Şimdi yükselen faizlerin yanı sıra, temmuz zamlarının yarattığı alım gücünün de dizginlenemeyen enflasyonla buharlaşmasıyla, borç geri ödeme sorunları yaygınlaşacak. Nitekim Bankalar Birliği verilerine göre, Temmuz ayında bireysel kredilerini ödeyemeyenler 78 binden 96 bine, bireysel KK borcunu ödeyemeyenler 100 binden 114 bine sıçradı. Bu eğilimin ilk belirtileri ortaya çıktı.
Sıra borçlular hareketinde
Bilindiği gibi tek adam rejiminde her sorun ortaya çıktığında Cumhurbaşkanından himmet bekleniyor. Geçmişte RTE’nin “Kredi kartı mağdurları ifadesini kullanıyorlar. Kusura bakmasınlar kredi kartı mağduru olmaz. Kredi kartıyla borçlananlara dürüst gözüyle bakmam” sözlerini hatırlarsak, bir kez daha, ona bel bağlamanın beyhudeliğini anlarız.
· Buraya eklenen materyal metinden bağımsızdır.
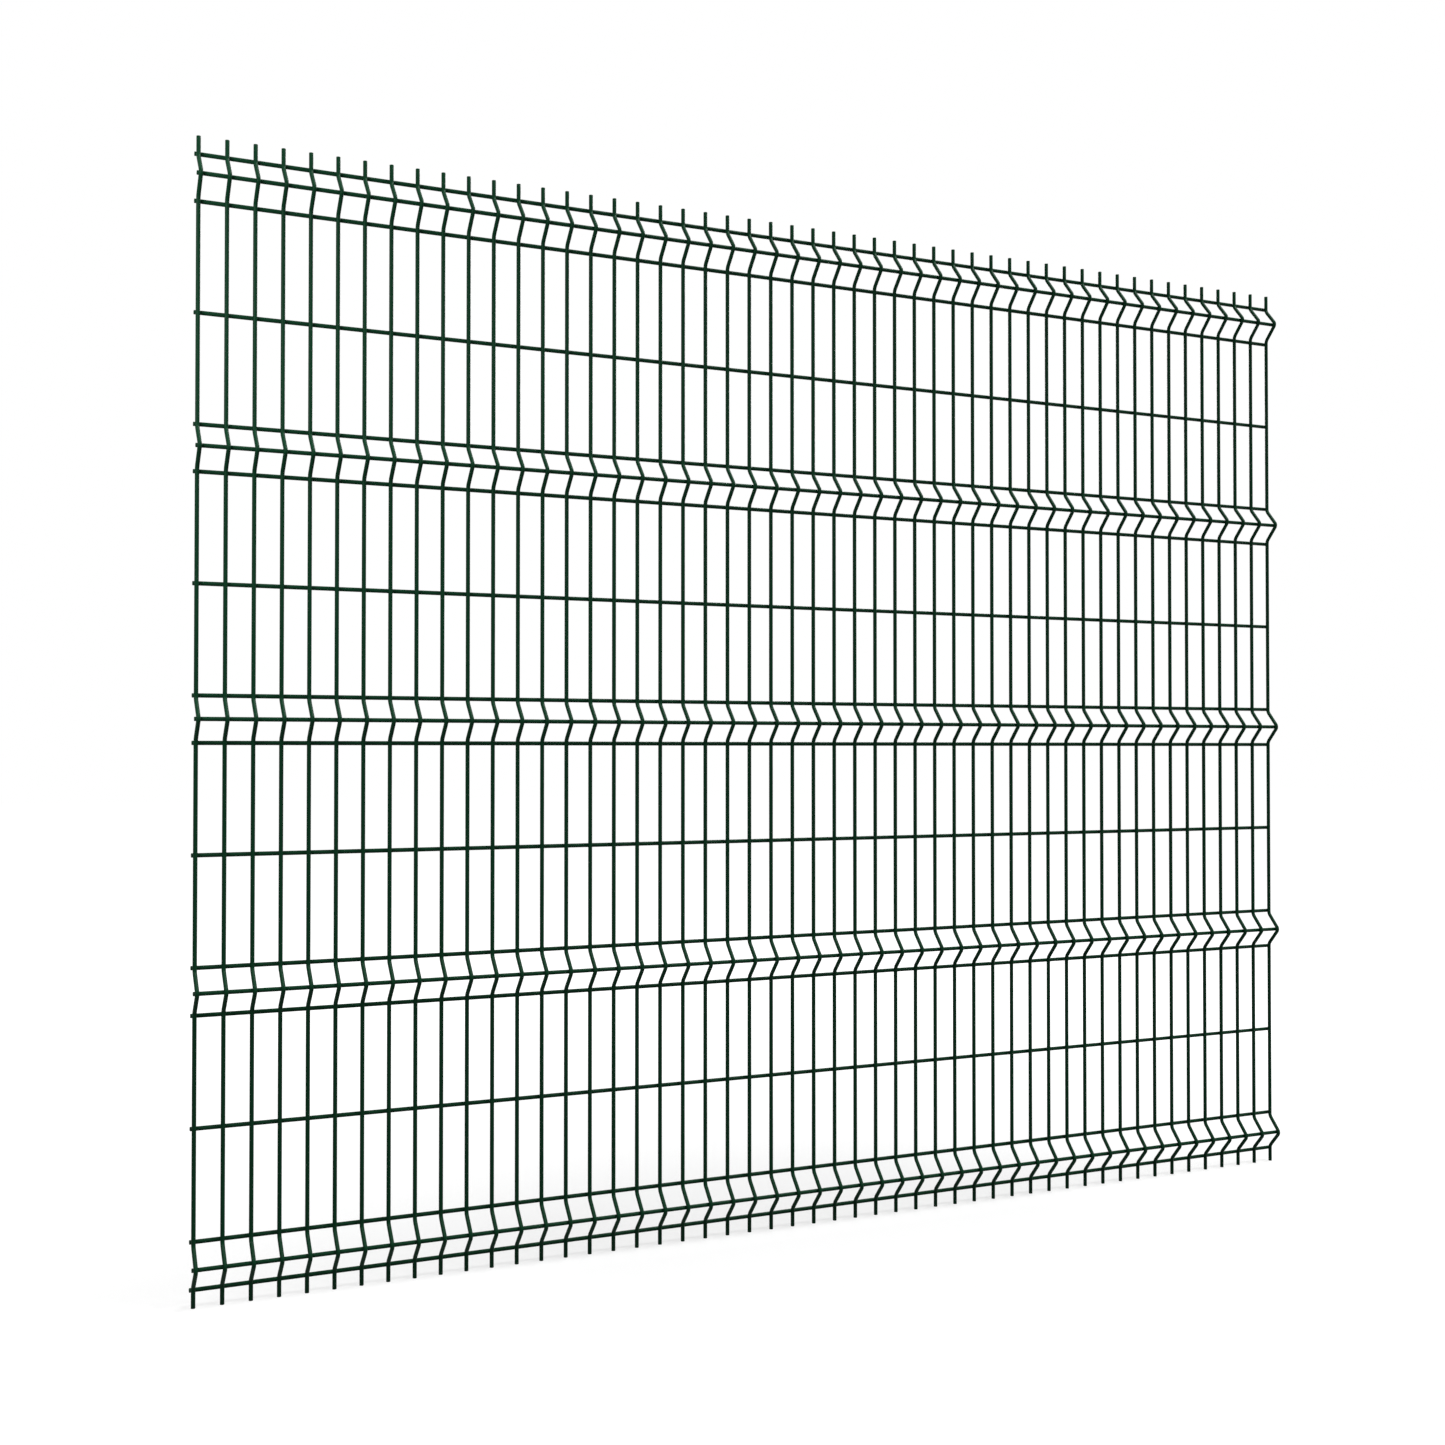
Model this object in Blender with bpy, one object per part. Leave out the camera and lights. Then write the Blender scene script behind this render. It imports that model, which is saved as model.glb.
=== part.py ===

Önümüzdeki aylar emekliler hareketinin dinamizminden gözlemlediğimiz gibi toplumsal hareketlerin yükseldiği bir dönem olmaya aday. KK sorunları yaşayanlar da pekala “mağdur değil mağrur” bir tavırla, kendilerini bu duruma hükümetin çarpık politikalarının düşürdüğünü ilan edebilir, somut talepler etrafında örgütlenebilirler. Latin Amerika’da yaygın kullanılan “borçluyum, ödeyeceğim, lakin adil olanı” sloganıyla sokaklara çıkabilirler.